SUPPLIED MATERIAL:
>>>>>

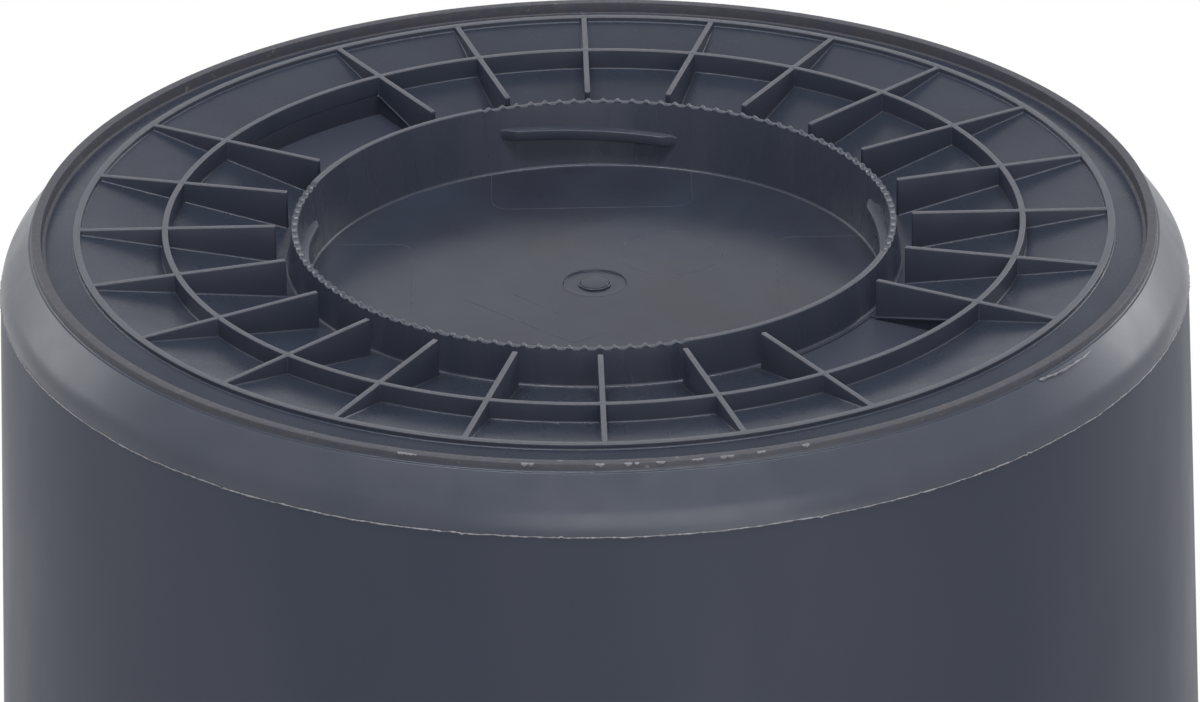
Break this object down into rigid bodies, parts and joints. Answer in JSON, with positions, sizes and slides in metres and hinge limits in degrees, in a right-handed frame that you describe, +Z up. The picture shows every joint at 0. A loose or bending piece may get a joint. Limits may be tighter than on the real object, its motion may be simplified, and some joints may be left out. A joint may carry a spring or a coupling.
{
  "type": "round trash can",
  "caption": "Round tapered open-top trash can with a rolled rim, pocket lift handles, a rounded base bumper, and a ribbed underside with a serrated lock ring.",
  "frame": {"origin": "centre of the ground face, on the can's axis", "axes": "+Z up through the mouth, X through the lift handles and the base hand grips"},
  "size_m": [0.584, 0.544, 0.692],
  "materials": {
    "can_plastic": "satin moulded plastic, dark blue-grey"
  },
  "bodies": {
    "root": {"foot_lip": "can_plastic", "base_bumper": "can_plastic", "side_wall": "can_plastic", "upper_band": "can_plastic", "top_rim": "can_plastic", "rim_webs": "can_plastic", "handle_right": "can_plastic", "handle_left": "can_plastic", "base_floor": "can_plastic", "hand_grip_right": "can_plastic", "hand_grip_left": "can_plastic", "outer_rib_ring": "can_plastic", "mid_rib_ring": "can_plastic", "lock_ring": "can_plastic", "hub_floor": "can_plastic", "lock_lug_1": "can_plastic", "lock_lug_2": "can_plastic", "lock_lug_3": "can_plastic", "lock_lug_4": "can_plastic", "base_rib_01": "can_plastic", "base_rib_02": "can_plastic", "base_rib_03": "can_plastic", "base_rib_04": "can_plastic", "base_rib_05": "can_plastic", "base_rib_06": "can_plastic", "base_rib_07": "can_plastic", "base_rib_08": "can_plastic", "base_rib_09": "can_plastic", "base_rib_10": "can_plastic", "base_rib_11": "can_plastic", "base_rib_12": "can_plastic", "base_rib_13": "can_plastic", "base_rib_14": "can_plastic", "base_rib_15": "can_plastic", "base_rib_16": "can_plastic", "base_rib_17": "can_plastic", "base_rib_18": "can_plastic", "base_rib_19": "can_plastic", "base_rib_20": "can_plastic", "base_rib_21": "can_plastic", "base_rib_22": "can_plastic"}
  },
  "joints": []
}
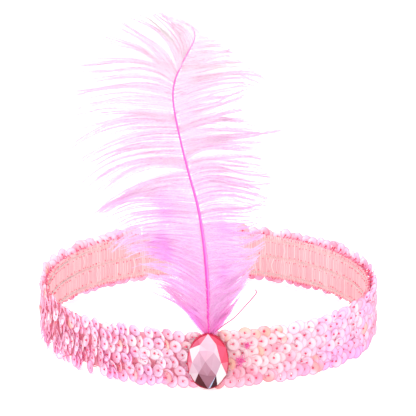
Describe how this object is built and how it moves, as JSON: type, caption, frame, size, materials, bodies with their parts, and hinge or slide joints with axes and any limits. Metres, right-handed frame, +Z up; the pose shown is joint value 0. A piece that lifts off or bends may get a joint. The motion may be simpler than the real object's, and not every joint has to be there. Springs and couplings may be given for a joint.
{
  "type": "flapper feather headband",
  "caption": "Stretch headband of staggered sequins on gathered elastic, with an oval faceted stone and a dyed ostrich plume standing at the front.",
  "frame": {"origin": "the middle of the object's footprint, on the surface that the band's lower edge rests on", "axes": "+Z up along the plume, -Y towards the stone at the front, +X to the right as seen from the front"},
  "size_m": [0.152, 0.1667, 0.1654],
  "materials": {
    "elastic": "gathered salmon-pink elastic with grey-white chain stitches",
    "sequins": "iridescent pink, translucent, glossy",
    "stone": "faceted clear pink with a foil back, polished",
    "plume": "dyed ostrich plume, hot pink quill, soft pink barbs"
  },
  "bodies": {
    "root": {"elastic_tape": "elastic", "sequin_field": "sequins", "gem": "stone", "ostrich_feather": "plume"}
  },
  "joints": []
}
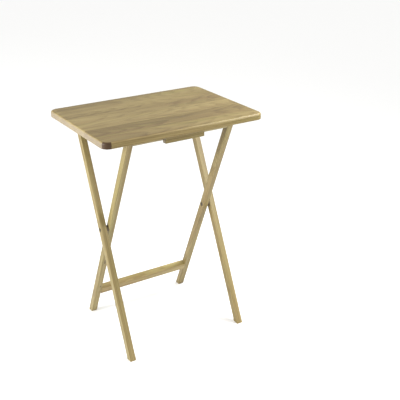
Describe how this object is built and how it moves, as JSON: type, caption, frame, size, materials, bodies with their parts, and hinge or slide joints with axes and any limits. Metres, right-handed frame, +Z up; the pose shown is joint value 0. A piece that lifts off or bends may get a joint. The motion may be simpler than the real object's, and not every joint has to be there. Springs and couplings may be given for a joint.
{
  "type": "folding tray table",
  "caption": "Folding wooden tray table: solid rectangular top with rounded corners on two crossed leg frames, hinged at the back and stopped by a block at the front.",
  "frame": {"origin": "on the floor, under the centre of the tabletop", "axes": "+Z up; X along the table's long side; -Y is the user's side, where the stop block is; the top is hinged near its +Y edge"},
  "size_m": [0.49, 0.356, 0.65],
  "materials": {
    "wood_top": "clear satin lacquer on solid glued-up boards",
    "wood_frame": "clear satin lacquer",
    "steel": "dark bronzed plating, slightly dull",
    "nylon": "matte brown"
  },
  "bodies": {
    "outer_frame": {"outer_leg_left": "wood_frame", "outer_leg_right": "wood_frame", "rear_rod": "wood_frame", "rear_rod_pin_left": "steel", "rear_rod_pin_right": "steel", "pivot_bolt_left": "steel", "pivot_bolt_right": "steel", "pivot_cap_left": "steel", "pivot_cap_right": "steel", "pivot_spacer_left": "nylon", "pivot_spacer_right": "nylon"},
    "inner_frame": {"inner_leg_left": "wood_frame", "inner_leg_right": "wood_frame", "crossbar": "wood_frame", "stretcher": "wood_frame", "crossbar_pin_left": "steel", "crossbar_pin_right": "steel", "stretcher_pin_left": "steel", "stretcher_pin_right": "steel"},
    "top": {"tabletop": "wood_top", "cleat_left": "wood_frame", "cleat_right": "wood_frame", "catch_block": "wood_frame", "cleat_screw_left_1": "steel", "cleat_screw_left_2": "steel", "cleat_screw_left_3": "steel", "cleat_screw_right_1": "steel", "cleat_screw_right_2": "steel", "cleat_screw_right_3": "steel", "block_screw_1": "steel", "block_screw_2": "steel", "hinge_pin_left": "steel", "hinge_pin_right": "steel", "hinge_cap_left": "steel", "hinge_cap_right": "steel", "hinge_washer_left": "nylon", "hinge_washer_right": "nylon"}
  },
  "joints": [
    {"name": "leg_scissor", "type": "hinge", "parent": "outer_frame", "child": "inner_frame", "pos_m": [0, -0.00695, 0.33659], "axis": [-1, 0, 0], "range_deg": [0, 45]},
    {"name": "top_hinge", "type": "hinge", "parent": "outer_frame", "child": "top", "pos_m": [0, 0.1221, 0.6224], "axis": [-1, 0, 0], "range_deg": [0, 22.5]}
  ],
  "couplings": [
    {"joint": "top_hinge", "follows": "leg_scissor", "ratio": 0.5}
  ]
}
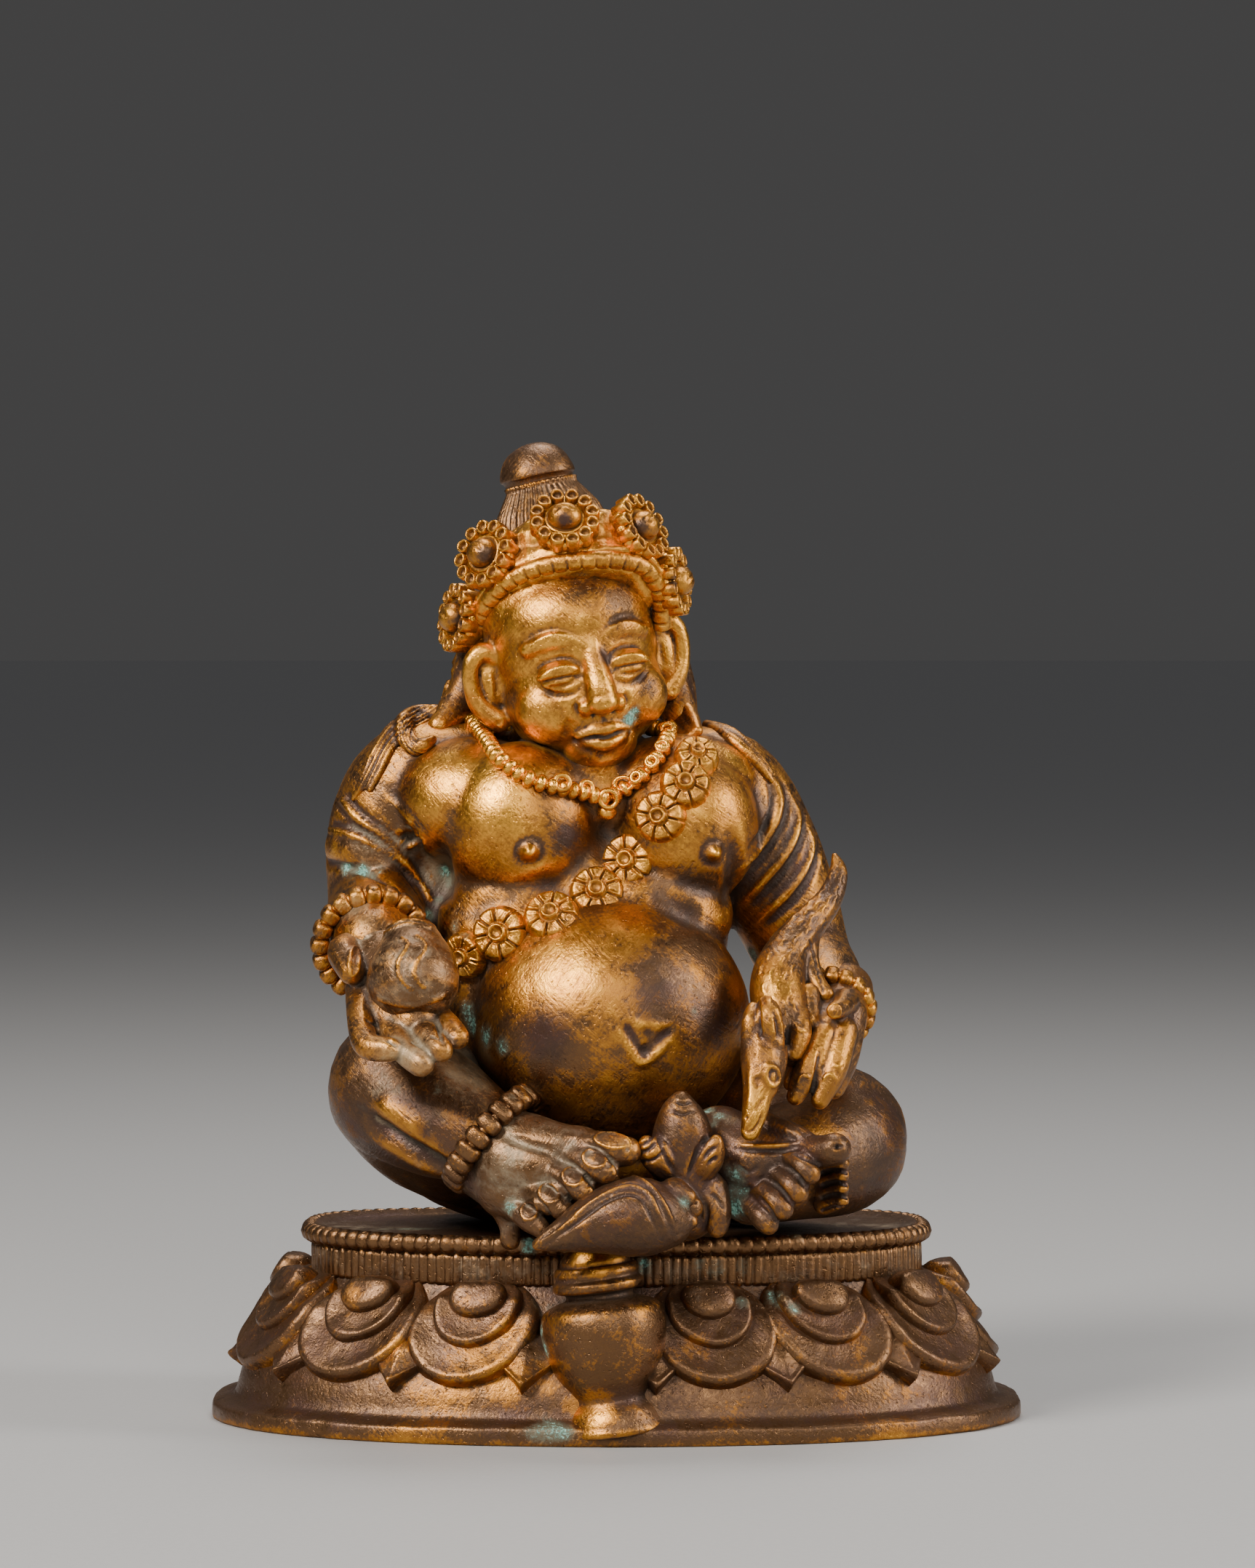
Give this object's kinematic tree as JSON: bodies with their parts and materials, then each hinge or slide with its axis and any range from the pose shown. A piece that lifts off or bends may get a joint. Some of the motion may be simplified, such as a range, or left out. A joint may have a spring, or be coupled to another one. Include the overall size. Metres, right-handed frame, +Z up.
{
  "type": "seated deity statue",
  "caption": "Pot-bellied seated treasure deity cast in worn gilt copper, holding a fruit and a mongoose, one foot on a conch, on a lotus petal base with a treasure vase.",
  "frame": {"origin": "middle of the flat underside of the lotus base, under the axis of the base's outline", "axes": "+Z up; the figure faces -Y; +X to the viewer's right, which is the figure's left"},
  "size_m": [0.125, 0.0775, 0.1495],
  "materials": {
    "gilt_copper": "worn fire gilding over brown copper, satin, verdigris in the recesses"
  },
  "bodies": {
    "root": {"jambhala_statue": "gilt_copper"}
  },
  "joints": []
}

<<<<<

WHAT THE TASK ASKS: Your task is to repeat every line exactly.

THE SOLUTION:
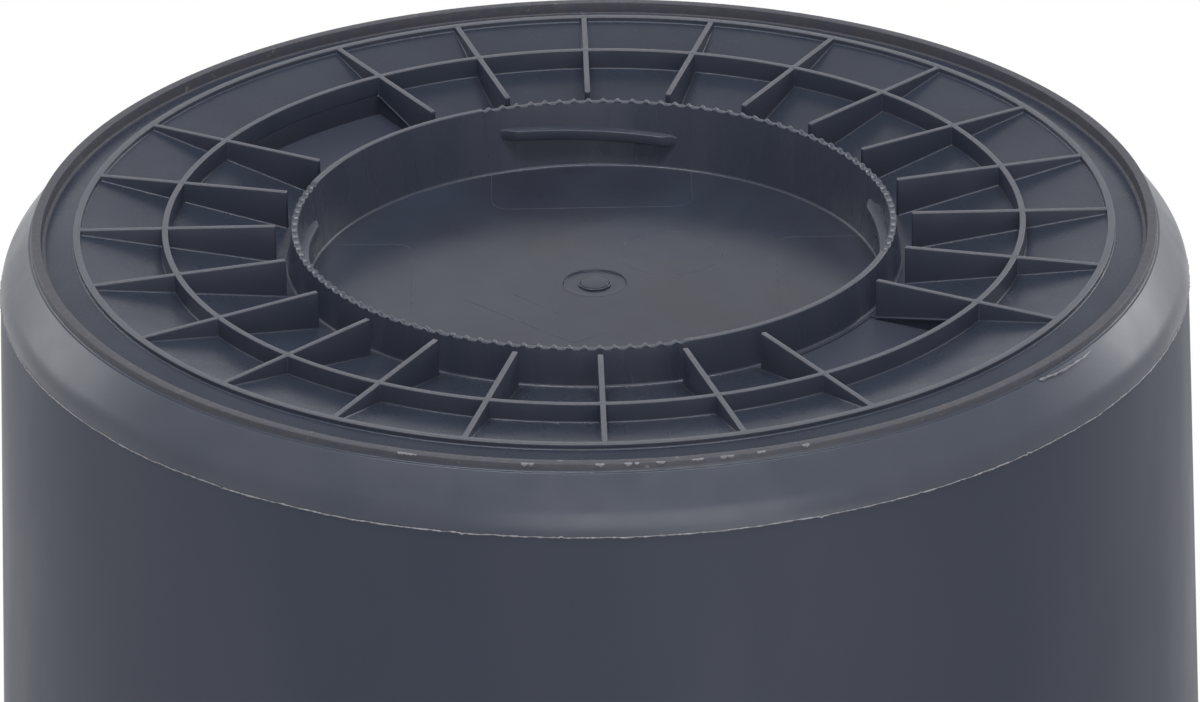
Break this object down into rigid bodies, parts and joints. Answer in JSON, with positions, sizes and slides in metres and hinge limits in degrees, in a right-handed frame that you describe, +Z up. The picture shows every joint at 0. A loose or bending piece may get a joint. Limits may be tighter than on the real object, its motion may be simplified, and some joints may be left out. A joint may carry a spring or a coupling.
{
  "type": "round trash can",
  "caption": "Round tapered open-top trash can with a rolled rim, pocket lift handles, a rounded base bumper, and a ribbed underside with a serrated lock ring.",
  "frame": {"origin": "centre of the ground face, on the can's axis", "axes": "+Z up through the mouth, X through the lift handles and the base hand grips"},
  "size_m": [0.584, 0.544, 0.692],
  "materials": {
    "can_plastic": "satin moulded plastic, dark blue-grey"
  },
  "bodies": {
    "root": {"foot_lip": "can_plastic", "base_bumper": "can_plastic", "side_wall": "can_plastic", "upper_band": "can_plastic", "top_rim": "can_plastic", "rim_webs": "can_plastic", "handle_right": "can_plastic", "handle_left": "can_plastic", "base_floor": "can_plastic", "hand_grip_right": "can_plastic", "hand_grip_left": "can_plastic", "outer_rib_ring": "can_plastic", "mid_rib_ring": "can_plastic", "lock_ring": "can_plastic", "hub_floor": "can_plastic", "lock_lug_1": "can_plastic", "lock_lug_2": "can_plastic", "lock_lug_3": "can_plastic", "lock_lug_4": "can_plastic", "base_rib_01": "can_plastic", "base_rib_02": "can_plastic", "base_rib_03": "can_plastic", "base_rib_04": "can_plastic", "base_rib_05": "can_plastic", "base_rib_06": "can_plastic", "base_rib_07": "can_plastic", "base_rib_08": "can_plastic", "base_rib_09": "can_plastic", "base_rib_10": "can_plastic", "base_rib_11": "can_plastic", "base_rib_12": "can_plastic", "base_rib_13": "can_plastic", "base_rib_14": "can_plastic", "base_rib_15": "can_plastic", "base_rib_16": "can_plastic", "base_rib_17": "can_plastic", "base_rib_18": "can_plastic", "base_rib_19": "can_plastic", "base_rib_20": "can_plastic", "base_rib_21": "can_plastic", "base_rib_22": "can_plastic"}
  },
  "joints": []
}
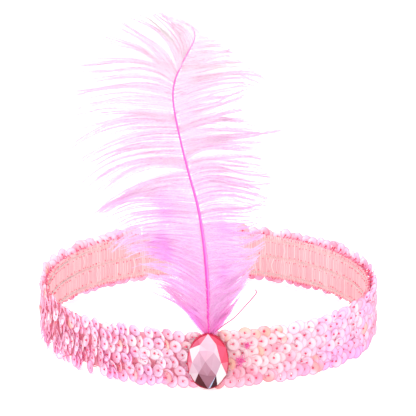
Describe how this object is built and how it moves, as JSON: type, caption, frame, size, materials, bodies with their parts, and hinge or slide joints with axes and any limits. Metres, right-handed frame, +Z up; the pose shown is joint value 0. A piece that lifts off or bends may get a joint. The motion may be simpler than the real object's, and not every joint has to be there. Springs and couplings may be given for a joint.
{
  "type": "flapper feather headband",
  "caption": "Stretch headband of staggered sequins on gathered elastic, with an oval faceted stone and a dyed ostrich plume standing at the front.",
  "frame": {"origin": "the middle of the object's footprint, on the surface that the band's lower edge rests on", "axes": "+Z up along the plume, -Y towards the stone at the front, +X to the right as seen from the front"},
  "size_m": [0.152, 0.1667, 0.1654],
  "materials": {
    "elastic": "gathered salmon-pink elastic with grey-white chain stitches",
    "sequins": "iridescent pink, translucent, glossy",
    "stone": "faceted clear pink with a foil back, polished",
    "plume": "dyed ostrich plume, hot pink quill, soft pink barbs"
  },
  "bodies": {
    "root": {"elastic_tape": "elastic", "sequin_field": "sequins", "gem": "stone", "ostrich_feather": "plume"}
  },
  "joints": []
}
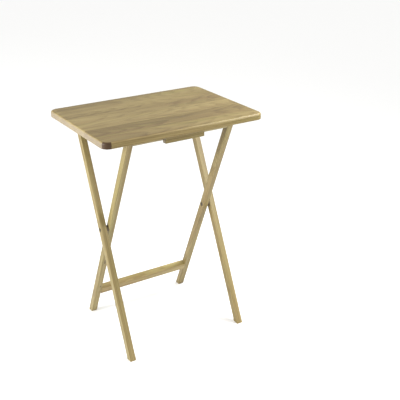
Describe how this object is built and how it moves, as JSON: type, caption, frame, size, materials, bodies with their parts, and hinge or slide joints with axes and any limits. Metres, right-handed frame, +Z up; the pose shown is joint value 0. A piece that lifts off or bends may get a joint. The motion may be simpler than the real object's, and not every joint has to be there. Springs and couplings may be given for a joint.
{
  "type": "folding tray table",
  "caption": "Folding wooden tray table: solid rectangular top with rounded corners on two crossed leg frames, hinged at the back and stopped by a block at the front.",
  "frame": {"origin": "on the floor, under the centre of the tabletop", "axes": "+Z up; X along the table's long side; -Y is the user's side, where the stop block is; the top is hinged near its +Y edge"},
  "size_m": [0.49, 0.356, 0.65],
  "materials": {
    "wood_top": "clear satin lacquer on solid glued-up boards",
    "wood_frame": "clear satin lacquer",
    "steel": "dark bronzed plating, slightly dull",
    "nylon": "matte brown"
  },
  "bodies": {
    "outer_frame": {"outer_leg_left": "wood_frame", "outer_leg_right": "wood_frame", "rear_rod": "wood_frame", "rear_rod_pin_left": "steel", "rear_rod_pin_right": "steel", "pivot_bolt_left": "steel", "pivot_bolt_right": "steel", "pivot_cap_left": "steel", "pivot_cap_right": "steel", "pivot_spacer_left": "nylon", "pivot_spacer_right": "nylon"},
    "inner_frame": {"inner_leg_left": "wood_frame", "inner_leg_right": "wood_frame", "crossbar": "wood_frame", "stretcher": "wood_frame", "crossbar_pin_left": "steel", "crossbar_pin_right": "steel", "stretcher_pin_left": "steel", "stretcher_pin_right": "steel"},
    "top": {"tabletop": "wood_top", "cleat_left": "wood_frame", "cleat_right": "wood_frame", "catch_block": "wood_frame", "cleat_screw_left_1": "steel", "cleat_screw_left_2": "steel", "cleat_screw_left_3": "steel", "cleat_screw_right_1": "steel", "cleat_screw_right_2": "steel", "cleat_screw_right_3": "steel", "block_screw_1": "steel", "block_screw_2": "steel", "hinge_pin_left": "steel", "hinge_pin_right": "steel", "hinge_cap_left": "steel", "hinge_cap_right": "steel", "hinge_washer_left": "nylon", "hinge_washer_right": "nylon"}
  },
  "joints": [
    {"name": "leg_scissor", "type": "hinge", "parent": "outer_frame", "child": "inner_frame", "pos_m": [0, -0.00695, 0.33659], "axis": [-1, 0, 0], "range_deg": [0, 45]},
    {"name": "top_hinge", "type": "hinge", "parent": "outer_frame", "child": "top", "pos_m": [0, 0.1221, 0.6224], "axis": [-1, 0, 0], "range_deg": [0, 22.5]}
  ],
  "couplings": [
    {"joint": "top_hinge", "follows": "leg_scissor", "ratio": 0.5}
  ]
}
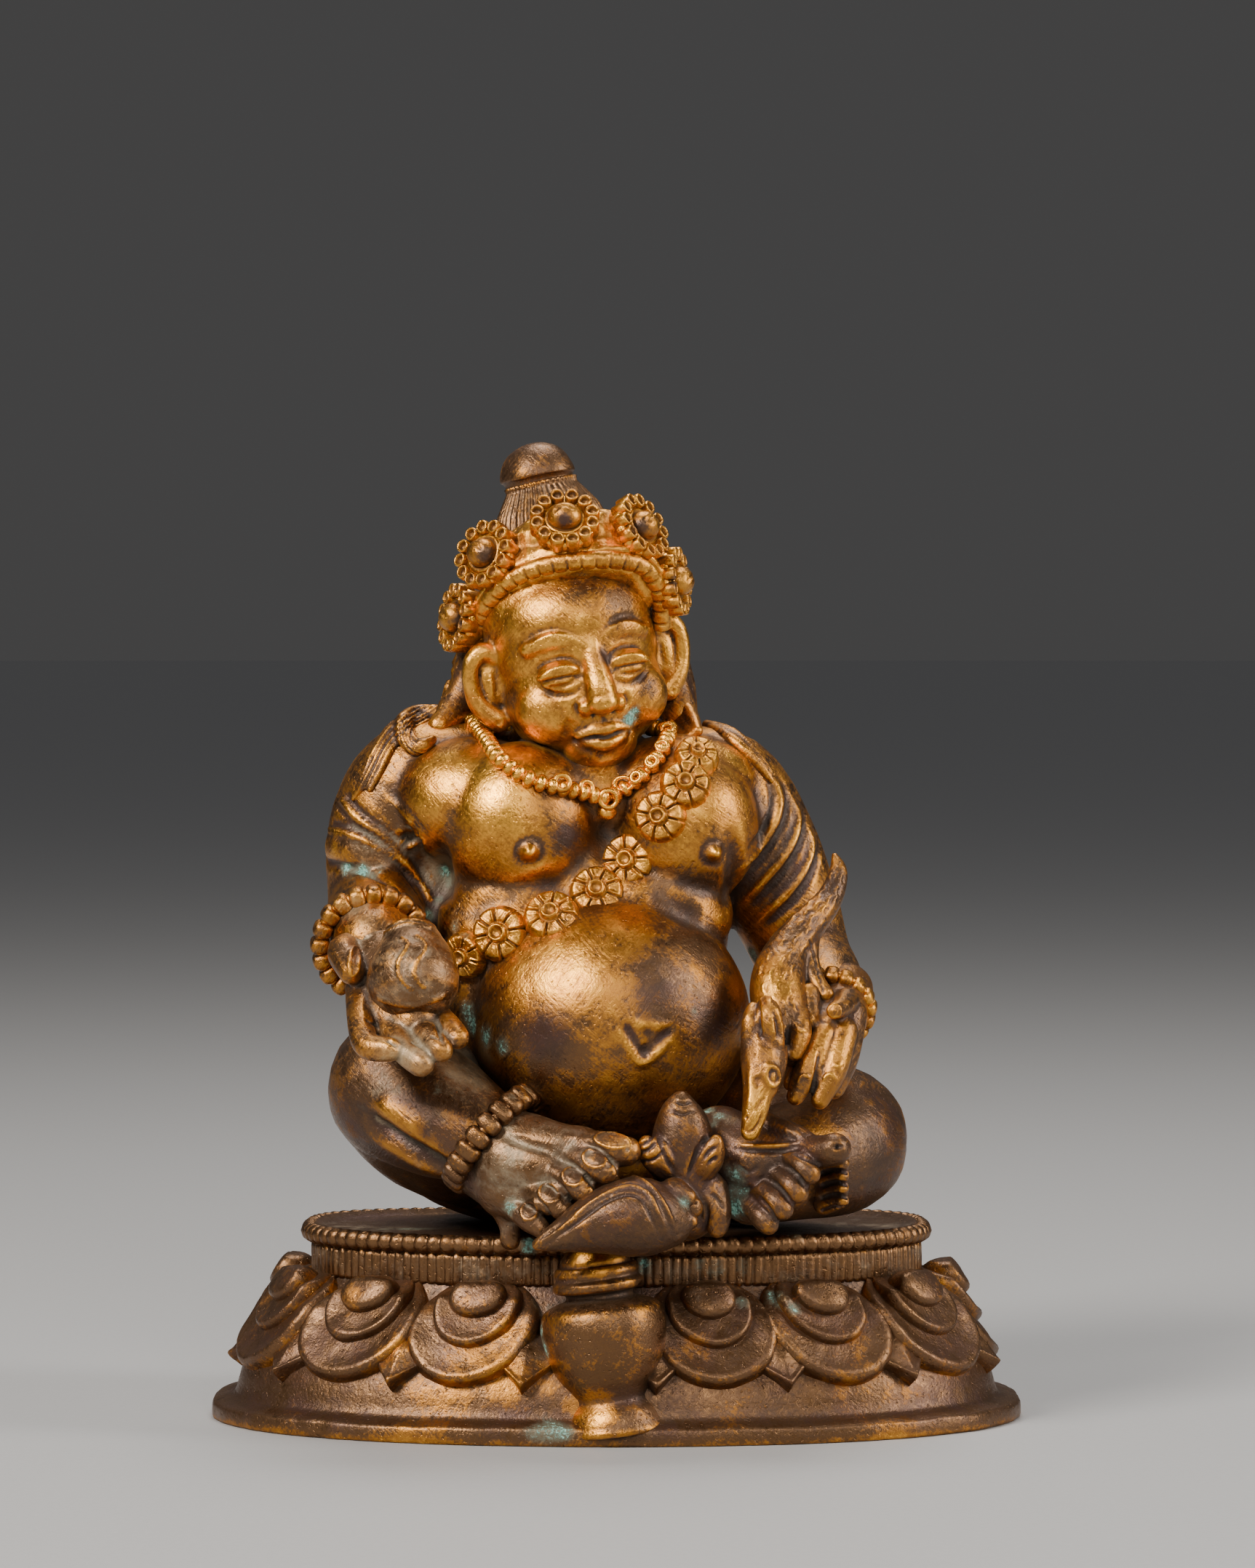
Give this object's kinematic tree as JSON: bodies with their parts and materials, then each hinge or slide with its axis and any range from the pose shown. A piece that lifts off or bends may get a joint. Some of the motion may be simplified, such as a range, or left out. A joint may have a spring, or be coupled to another one. Include the overall size. Metres, right-handed frame, +Z up.
{
  "type": "seated deity statue",
  "caption": "Pot-bellied seated treasure deity cast in worn gilt copper, holding a fruit and a mongoose, one foot on a conch, on a lotus petal base with a treasure vase.",
  "frame": {"origin": "middle of the flat underside of the lotus base, under the axis of the base's outline", "axes": "+Z up; the figure faces -Y; +X to the viewer's right, which is the figure's left"},
  "size_m": [0.125, 0.0775, 0.1495],
  "materials": {
    "gilt_copper": "worn fire gilding over brown copper, satin, verdigris in the recesses"
  },
  "bodies": {
    "root": {"jambhala_statue": "gilt_copper"}
  },
  "joints": []
}